José Luis Alvite
Los búfalos de Dakota
En los cuarenta años que llevo trabajando en este oficio jamás me propuse hacer algo que por impresionar a los demás me dejase insatisfecho. Hice las cosas según vinieron. Fui respetuoso con lo que veía y quise contarlo siempre de manera que si después de escribir dormía mal no fuese por culpa de un remordimiento. Pero ni he sido un mártir, ni pretendí jamás ser un héroe, entre otras razones, porque las actitudes de supremo esfuerzo moral siempre me han producido esa sensación de incertidumbre que a la postre me descompone el vientre.
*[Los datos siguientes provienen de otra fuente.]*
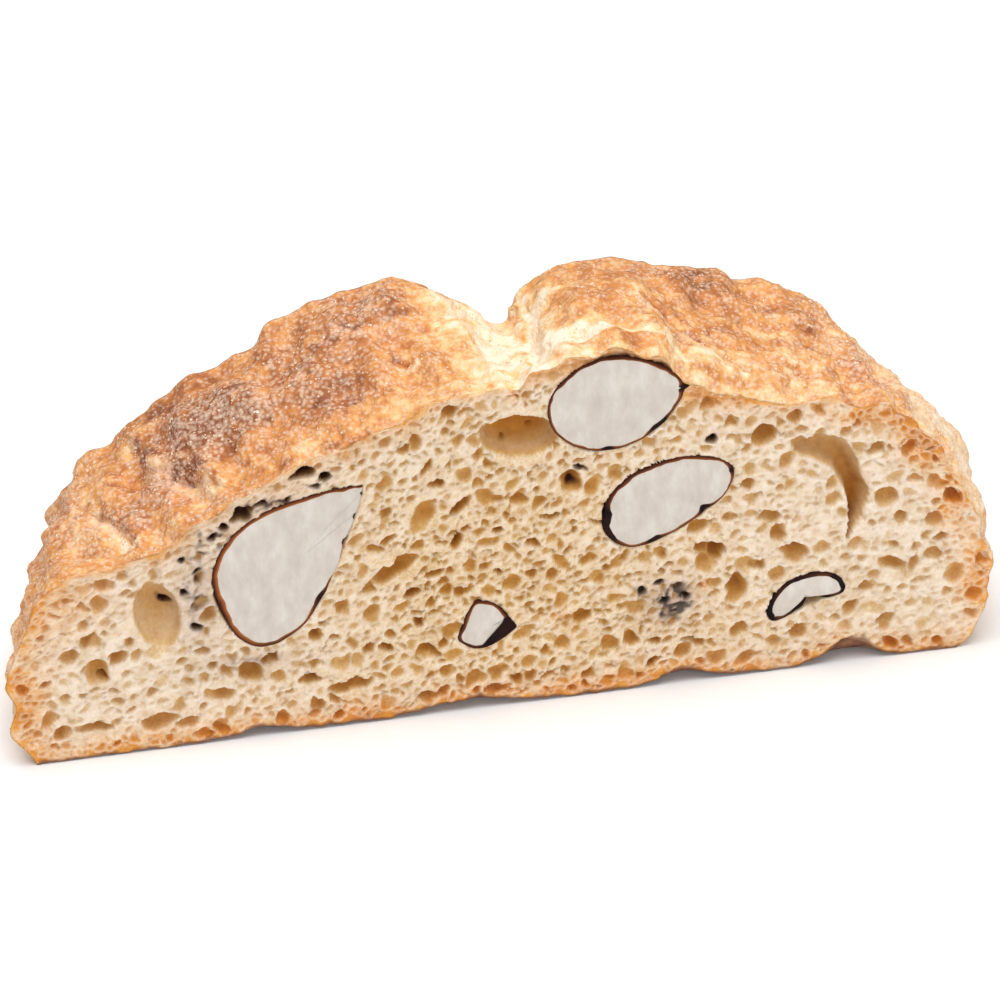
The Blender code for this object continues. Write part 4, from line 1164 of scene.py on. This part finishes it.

Hago lo que puedo y lo hago a mi manera, sin pretensiones, con la silvestre naturalidad con la que cuando era niño me bajaba los pantalones y hacía de vientre donde quiera que en ese momento se me soltase el vientre. Me ocurre en cierto modo como al viento, que junta las cartas de amor, los condones y la mierda en cualquier rincón de la ciudad sin conocer el callejero. Antes que periodista quise ser boxeador, sacerdote y pianista, pero desistí porque del dolor solo soporto el pinchazo del calmante, de la moral únicamente concibo el placer de transgredirla y para ser pianista solo habría sido capaz de aprender la canción de «Casablanca» por la partitura de «Verano del 42», como hacía mi amigo «Chichi» Paredes, aquel viejo pianista de cabaré que tocaba mejor cada vez que recogía del suelo el revoltijo de su repertorio y enternecía a deshora a las fulanas del garito con una interpretación confusa y sin embargo armoniosa, elegante y certero a la vez, con el aplomo que tenían los cazadores cuando en Dakota eran tan abundantes los búfalos que ni siquiera se había inventado aún la puntería. No sé... tengo la extraña sensación de haberme perdido. No importa. En realidad siempre quise vivir en el portal en el que hubiese entrado por error.